## BEGIN SUPPLIED INFORMATION
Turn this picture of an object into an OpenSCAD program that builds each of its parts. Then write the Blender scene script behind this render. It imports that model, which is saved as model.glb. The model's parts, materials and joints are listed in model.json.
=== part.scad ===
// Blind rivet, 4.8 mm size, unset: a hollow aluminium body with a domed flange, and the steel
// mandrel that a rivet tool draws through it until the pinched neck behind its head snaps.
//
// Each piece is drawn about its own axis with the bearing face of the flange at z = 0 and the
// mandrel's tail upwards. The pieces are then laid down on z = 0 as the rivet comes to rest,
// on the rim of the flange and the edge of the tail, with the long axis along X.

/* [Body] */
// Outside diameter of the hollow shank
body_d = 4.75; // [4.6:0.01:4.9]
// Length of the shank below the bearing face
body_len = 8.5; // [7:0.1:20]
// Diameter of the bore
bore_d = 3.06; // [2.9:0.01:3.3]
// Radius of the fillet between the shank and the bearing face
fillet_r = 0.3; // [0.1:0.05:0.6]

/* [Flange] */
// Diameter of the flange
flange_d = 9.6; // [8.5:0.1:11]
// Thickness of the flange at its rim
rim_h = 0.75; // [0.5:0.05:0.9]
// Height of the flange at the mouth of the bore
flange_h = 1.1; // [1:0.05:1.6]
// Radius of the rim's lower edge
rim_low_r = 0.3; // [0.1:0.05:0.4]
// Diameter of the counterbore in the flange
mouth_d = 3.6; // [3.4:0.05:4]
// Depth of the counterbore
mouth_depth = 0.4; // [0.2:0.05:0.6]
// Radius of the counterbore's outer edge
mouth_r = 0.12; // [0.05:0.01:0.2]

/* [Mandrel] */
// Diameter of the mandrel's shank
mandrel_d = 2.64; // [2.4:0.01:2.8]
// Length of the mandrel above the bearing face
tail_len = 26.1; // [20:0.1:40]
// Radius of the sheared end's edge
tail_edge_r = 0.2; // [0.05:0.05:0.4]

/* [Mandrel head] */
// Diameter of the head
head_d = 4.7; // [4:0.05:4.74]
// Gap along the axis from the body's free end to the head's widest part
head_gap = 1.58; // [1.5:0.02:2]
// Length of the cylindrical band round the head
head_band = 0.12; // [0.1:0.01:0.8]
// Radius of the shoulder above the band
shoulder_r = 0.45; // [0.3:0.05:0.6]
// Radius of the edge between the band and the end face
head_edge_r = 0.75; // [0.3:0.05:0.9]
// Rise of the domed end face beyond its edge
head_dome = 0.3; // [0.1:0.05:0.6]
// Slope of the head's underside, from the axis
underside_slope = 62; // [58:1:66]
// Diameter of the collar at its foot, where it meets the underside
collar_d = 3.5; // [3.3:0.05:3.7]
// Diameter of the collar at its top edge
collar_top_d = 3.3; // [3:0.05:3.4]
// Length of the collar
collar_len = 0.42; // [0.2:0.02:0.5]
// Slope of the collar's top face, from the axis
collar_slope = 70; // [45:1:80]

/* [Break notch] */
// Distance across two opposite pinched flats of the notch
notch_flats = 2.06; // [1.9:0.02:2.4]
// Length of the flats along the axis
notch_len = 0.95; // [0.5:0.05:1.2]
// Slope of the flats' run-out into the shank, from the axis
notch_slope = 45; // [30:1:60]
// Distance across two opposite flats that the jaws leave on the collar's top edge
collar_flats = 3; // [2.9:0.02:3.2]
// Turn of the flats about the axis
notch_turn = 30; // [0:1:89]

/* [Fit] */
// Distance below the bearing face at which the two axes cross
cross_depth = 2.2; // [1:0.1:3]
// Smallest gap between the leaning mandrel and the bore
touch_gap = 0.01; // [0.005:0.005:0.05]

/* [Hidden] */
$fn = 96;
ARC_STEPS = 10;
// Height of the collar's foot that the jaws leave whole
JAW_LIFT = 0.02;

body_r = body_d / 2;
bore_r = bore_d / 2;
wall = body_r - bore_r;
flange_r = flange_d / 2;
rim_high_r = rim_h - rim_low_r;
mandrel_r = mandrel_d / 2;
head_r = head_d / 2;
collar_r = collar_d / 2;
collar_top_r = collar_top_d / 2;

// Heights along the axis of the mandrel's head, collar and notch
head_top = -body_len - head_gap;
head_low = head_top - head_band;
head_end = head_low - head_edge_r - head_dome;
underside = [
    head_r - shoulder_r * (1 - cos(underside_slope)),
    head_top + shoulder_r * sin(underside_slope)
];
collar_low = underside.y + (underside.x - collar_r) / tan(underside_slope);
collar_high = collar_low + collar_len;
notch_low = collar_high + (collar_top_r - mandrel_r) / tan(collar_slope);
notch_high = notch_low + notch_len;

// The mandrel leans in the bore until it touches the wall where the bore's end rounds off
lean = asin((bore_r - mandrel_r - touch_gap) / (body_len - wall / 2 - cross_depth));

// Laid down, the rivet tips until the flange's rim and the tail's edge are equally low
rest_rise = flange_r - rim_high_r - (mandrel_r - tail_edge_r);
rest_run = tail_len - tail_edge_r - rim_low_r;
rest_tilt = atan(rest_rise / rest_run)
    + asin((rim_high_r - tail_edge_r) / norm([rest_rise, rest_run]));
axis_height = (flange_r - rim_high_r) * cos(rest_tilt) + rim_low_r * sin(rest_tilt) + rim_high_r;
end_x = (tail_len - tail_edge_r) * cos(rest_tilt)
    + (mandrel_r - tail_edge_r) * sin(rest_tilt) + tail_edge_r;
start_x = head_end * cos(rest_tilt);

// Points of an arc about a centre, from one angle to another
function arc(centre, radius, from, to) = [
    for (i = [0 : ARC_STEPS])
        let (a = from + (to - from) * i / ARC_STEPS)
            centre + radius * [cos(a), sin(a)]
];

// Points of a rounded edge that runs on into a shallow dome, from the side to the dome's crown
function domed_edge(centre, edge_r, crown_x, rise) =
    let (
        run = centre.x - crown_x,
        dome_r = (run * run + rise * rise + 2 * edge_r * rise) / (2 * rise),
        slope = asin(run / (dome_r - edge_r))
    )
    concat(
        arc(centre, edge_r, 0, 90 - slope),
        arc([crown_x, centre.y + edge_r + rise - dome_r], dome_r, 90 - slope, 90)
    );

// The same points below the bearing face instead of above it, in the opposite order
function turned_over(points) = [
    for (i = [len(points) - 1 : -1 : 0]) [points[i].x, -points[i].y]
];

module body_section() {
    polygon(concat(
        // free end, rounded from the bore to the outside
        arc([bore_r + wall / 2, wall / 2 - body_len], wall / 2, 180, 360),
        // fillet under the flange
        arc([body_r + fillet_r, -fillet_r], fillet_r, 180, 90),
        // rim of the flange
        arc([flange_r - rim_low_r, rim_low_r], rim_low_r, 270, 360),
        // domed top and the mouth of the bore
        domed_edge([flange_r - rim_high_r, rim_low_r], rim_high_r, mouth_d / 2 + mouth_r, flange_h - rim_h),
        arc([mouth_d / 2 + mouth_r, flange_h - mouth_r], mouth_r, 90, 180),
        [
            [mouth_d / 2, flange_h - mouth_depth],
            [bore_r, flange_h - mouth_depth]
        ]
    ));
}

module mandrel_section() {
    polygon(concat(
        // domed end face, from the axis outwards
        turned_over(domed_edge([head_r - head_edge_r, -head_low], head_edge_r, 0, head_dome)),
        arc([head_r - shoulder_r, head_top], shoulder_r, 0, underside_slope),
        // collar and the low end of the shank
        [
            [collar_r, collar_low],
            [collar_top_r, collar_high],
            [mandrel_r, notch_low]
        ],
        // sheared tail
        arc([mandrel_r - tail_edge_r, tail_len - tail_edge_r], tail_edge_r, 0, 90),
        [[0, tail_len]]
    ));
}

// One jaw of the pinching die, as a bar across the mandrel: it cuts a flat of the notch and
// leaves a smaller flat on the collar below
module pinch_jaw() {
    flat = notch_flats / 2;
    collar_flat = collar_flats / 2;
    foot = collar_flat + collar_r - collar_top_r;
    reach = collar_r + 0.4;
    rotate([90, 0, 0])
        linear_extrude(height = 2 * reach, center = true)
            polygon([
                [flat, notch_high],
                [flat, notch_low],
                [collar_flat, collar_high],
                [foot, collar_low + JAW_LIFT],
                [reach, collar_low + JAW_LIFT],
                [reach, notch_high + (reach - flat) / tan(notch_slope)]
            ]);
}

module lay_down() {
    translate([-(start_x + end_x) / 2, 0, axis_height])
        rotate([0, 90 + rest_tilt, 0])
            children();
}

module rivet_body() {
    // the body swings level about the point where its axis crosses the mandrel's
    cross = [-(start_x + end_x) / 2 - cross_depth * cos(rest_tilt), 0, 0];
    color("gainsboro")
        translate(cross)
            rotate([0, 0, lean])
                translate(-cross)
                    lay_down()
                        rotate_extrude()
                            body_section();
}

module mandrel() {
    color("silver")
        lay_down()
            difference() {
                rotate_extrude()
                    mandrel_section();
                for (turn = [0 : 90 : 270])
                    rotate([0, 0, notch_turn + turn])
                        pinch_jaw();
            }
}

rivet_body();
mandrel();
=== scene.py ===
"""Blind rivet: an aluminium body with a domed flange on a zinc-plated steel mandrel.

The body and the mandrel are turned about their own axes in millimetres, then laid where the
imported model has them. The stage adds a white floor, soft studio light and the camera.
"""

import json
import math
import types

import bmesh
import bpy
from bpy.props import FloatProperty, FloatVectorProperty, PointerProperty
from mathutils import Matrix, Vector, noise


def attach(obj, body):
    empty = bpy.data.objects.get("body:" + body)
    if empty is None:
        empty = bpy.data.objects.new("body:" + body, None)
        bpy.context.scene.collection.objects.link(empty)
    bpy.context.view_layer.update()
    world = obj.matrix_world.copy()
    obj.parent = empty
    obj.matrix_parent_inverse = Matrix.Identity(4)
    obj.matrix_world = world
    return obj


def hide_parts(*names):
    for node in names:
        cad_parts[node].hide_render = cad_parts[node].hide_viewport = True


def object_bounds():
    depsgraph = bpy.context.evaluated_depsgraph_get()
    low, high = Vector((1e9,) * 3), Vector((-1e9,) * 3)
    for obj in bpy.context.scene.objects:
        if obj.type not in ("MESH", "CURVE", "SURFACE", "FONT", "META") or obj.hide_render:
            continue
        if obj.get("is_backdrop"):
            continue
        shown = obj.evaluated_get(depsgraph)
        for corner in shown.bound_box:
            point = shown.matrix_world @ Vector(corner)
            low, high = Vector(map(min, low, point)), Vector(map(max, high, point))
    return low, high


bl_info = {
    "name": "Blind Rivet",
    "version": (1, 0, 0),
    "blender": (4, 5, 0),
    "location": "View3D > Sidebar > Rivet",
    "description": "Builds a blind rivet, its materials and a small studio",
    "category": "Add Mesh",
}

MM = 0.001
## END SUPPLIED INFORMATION
## BEGIN SUPPLIED INFORMATION
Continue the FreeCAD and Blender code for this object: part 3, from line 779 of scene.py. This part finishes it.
## END SUPPLIED INFORMATION
## BEGIN SUPPLIED INFORMATION
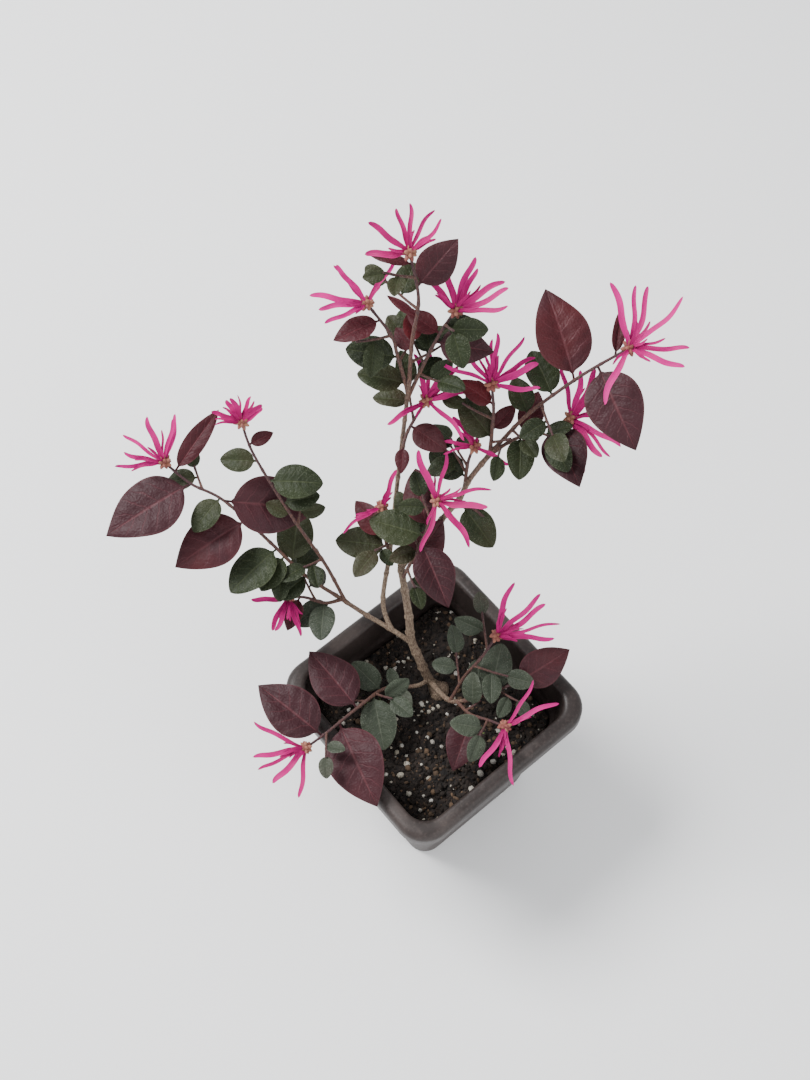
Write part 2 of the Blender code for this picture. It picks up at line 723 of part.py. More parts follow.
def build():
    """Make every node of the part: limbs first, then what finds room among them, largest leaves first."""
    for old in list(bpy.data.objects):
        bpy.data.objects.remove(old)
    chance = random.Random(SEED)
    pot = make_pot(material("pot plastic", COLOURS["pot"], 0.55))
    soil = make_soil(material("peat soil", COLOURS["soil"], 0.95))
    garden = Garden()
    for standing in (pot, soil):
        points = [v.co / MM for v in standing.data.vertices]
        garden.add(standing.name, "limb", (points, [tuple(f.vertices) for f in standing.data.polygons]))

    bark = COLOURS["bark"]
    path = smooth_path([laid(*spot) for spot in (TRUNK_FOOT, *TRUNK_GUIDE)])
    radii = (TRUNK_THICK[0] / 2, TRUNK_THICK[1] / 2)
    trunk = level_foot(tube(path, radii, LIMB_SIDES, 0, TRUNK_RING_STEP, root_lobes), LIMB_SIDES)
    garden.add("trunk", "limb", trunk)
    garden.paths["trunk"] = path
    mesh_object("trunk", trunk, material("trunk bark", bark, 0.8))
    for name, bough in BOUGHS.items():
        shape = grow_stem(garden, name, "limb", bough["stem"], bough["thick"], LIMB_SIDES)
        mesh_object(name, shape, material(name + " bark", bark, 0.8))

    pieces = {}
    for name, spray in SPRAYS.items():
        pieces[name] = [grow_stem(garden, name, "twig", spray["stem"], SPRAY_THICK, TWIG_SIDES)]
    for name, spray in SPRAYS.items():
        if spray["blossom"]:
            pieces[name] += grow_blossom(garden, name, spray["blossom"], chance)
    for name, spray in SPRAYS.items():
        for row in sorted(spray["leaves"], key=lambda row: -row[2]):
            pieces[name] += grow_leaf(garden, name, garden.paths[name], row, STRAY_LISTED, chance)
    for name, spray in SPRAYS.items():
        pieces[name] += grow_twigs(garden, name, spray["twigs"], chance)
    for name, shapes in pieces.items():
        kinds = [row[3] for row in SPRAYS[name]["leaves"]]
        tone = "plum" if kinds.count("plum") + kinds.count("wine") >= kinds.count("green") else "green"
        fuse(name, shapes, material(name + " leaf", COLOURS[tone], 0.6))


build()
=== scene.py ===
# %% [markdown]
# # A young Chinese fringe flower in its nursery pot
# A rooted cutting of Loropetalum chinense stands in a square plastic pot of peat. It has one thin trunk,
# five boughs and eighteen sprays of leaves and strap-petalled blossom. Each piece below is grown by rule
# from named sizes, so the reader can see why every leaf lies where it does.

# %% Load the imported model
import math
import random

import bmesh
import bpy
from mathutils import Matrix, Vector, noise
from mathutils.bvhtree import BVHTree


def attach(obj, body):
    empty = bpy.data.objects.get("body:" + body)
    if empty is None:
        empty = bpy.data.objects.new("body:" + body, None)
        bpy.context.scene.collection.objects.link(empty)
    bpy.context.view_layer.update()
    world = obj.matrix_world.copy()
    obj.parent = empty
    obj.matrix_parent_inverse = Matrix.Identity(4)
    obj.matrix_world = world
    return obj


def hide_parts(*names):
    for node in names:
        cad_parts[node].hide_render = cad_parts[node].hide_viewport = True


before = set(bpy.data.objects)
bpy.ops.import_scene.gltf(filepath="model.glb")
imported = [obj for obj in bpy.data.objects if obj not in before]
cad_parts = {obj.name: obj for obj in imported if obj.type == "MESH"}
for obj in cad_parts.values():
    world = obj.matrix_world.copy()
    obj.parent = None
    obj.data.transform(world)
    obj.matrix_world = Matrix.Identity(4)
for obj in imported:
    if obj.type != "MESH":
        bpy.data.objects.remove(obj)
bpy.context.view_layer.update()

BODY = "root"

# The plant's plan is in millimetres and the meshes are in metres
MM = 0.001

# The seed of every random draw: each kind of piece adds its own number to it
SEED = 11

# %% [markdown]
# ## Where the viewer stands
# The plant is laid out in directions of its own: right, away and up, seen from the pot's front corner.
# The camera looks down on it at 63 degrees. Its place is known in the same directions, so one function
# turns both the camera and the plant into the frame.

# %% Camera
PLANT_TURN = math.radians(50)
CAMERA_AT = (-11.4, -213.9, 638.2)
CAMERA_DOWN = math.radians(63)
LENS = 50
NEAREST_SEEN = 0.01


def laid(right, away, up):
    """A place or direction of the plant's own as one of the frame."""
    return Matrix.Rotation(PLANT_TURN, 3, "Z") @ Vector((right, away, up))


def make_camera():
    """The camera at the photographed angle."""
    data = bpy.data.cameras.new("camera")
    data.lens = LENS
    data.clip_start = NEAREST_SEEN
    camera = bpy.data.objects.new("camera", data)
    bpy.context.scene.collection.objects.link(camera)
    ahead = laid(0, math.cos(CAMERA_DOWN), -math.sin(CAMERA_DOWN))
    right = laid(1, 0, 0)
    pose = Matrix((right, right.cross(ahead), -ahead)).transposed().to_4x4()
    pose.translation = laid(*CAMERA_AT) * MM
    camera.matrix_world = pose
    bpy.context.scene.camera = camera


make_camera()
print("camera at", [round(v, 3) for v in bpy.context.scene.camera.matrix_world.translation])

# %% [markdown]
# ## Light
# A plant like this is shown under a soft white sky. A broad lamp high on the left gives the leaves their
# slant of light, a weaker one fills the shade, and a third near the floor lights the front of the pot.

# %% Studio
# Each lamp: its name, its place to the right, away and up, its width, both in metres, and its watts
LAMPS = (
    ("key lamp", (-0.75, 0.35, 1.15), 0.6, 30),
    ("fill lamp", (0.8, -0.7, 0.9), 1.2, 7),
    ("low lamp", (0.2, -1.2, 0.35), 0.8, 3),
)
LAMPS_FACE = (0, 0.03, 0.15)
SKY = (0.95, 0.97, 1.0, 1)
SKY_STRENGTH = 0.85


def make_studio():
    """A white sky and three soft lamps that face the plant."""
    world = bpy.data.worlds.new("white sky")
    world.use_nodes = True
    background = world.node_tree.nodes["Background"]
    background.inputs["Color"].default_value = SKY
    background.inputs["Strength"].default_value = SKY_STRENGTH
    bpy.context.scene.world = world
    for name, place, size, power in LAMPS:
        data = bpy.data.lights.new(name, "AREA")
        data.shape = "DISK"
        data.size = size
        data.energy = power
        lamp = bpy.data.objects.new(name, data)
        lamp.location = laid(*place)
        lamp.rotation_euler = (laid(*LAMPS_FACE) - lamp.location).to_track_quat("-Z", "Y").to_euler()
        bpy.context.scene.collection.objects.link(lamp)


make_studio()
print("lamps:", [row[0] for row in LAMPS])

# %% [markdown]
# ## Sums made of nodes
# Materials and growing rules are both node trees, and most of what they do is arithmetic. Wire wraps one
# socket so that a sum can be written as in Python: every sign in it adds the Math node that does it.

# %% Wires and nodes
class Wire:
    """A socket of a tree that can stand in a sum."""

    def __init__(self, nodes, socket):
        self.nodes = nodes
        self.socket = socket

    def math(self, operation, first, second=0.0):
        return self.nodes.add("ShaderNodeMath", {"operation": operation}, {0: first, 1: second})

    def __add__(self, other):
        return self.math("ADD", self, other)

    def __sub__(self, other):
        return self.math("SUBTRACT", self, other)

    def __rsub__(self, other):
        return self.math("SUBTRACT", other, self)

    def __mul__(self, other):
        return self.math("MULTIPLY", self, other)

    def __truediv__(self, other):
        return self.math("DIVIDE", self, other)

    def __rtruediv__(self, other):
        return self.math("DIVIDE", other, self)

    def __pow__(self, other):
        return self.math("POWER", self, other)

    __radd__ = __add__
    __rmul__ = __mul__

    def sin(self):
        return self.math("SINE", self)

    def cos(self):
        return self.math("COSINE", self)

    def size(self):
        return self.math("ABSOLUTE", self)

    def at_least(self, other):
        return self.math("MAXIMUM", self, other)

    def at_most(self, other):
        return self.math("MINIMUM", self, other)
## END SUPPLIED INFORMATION
### GIVEN PROBLEM
Produce only the lines from the line containing "before = set(bpy.data.objects)" through the line containing "bpy.data.objects.remove(obj)", inclusive of both, exactly as they stand in the entries above.

### WRITTEN REPLY
before = set(bpy.data.objects)
bpy.ops.import_scene.gltf(filepath="model.glb")
imported = [obj for obj in bpy.data.objects if obj not in before]
cad_parts = {obj.name: obj for obj in imported if obj.type == "MESH"}
for obj in cad_parts.values():
    world = obj.matrix_world.copy()
    obj.parent = None
    obj.data.transform(world)
    obj.matrix_world = Matrix.Identity(4)
for obj in imported:
    if obj.type != "MESH":
        bpy.data.objects.remove(obj)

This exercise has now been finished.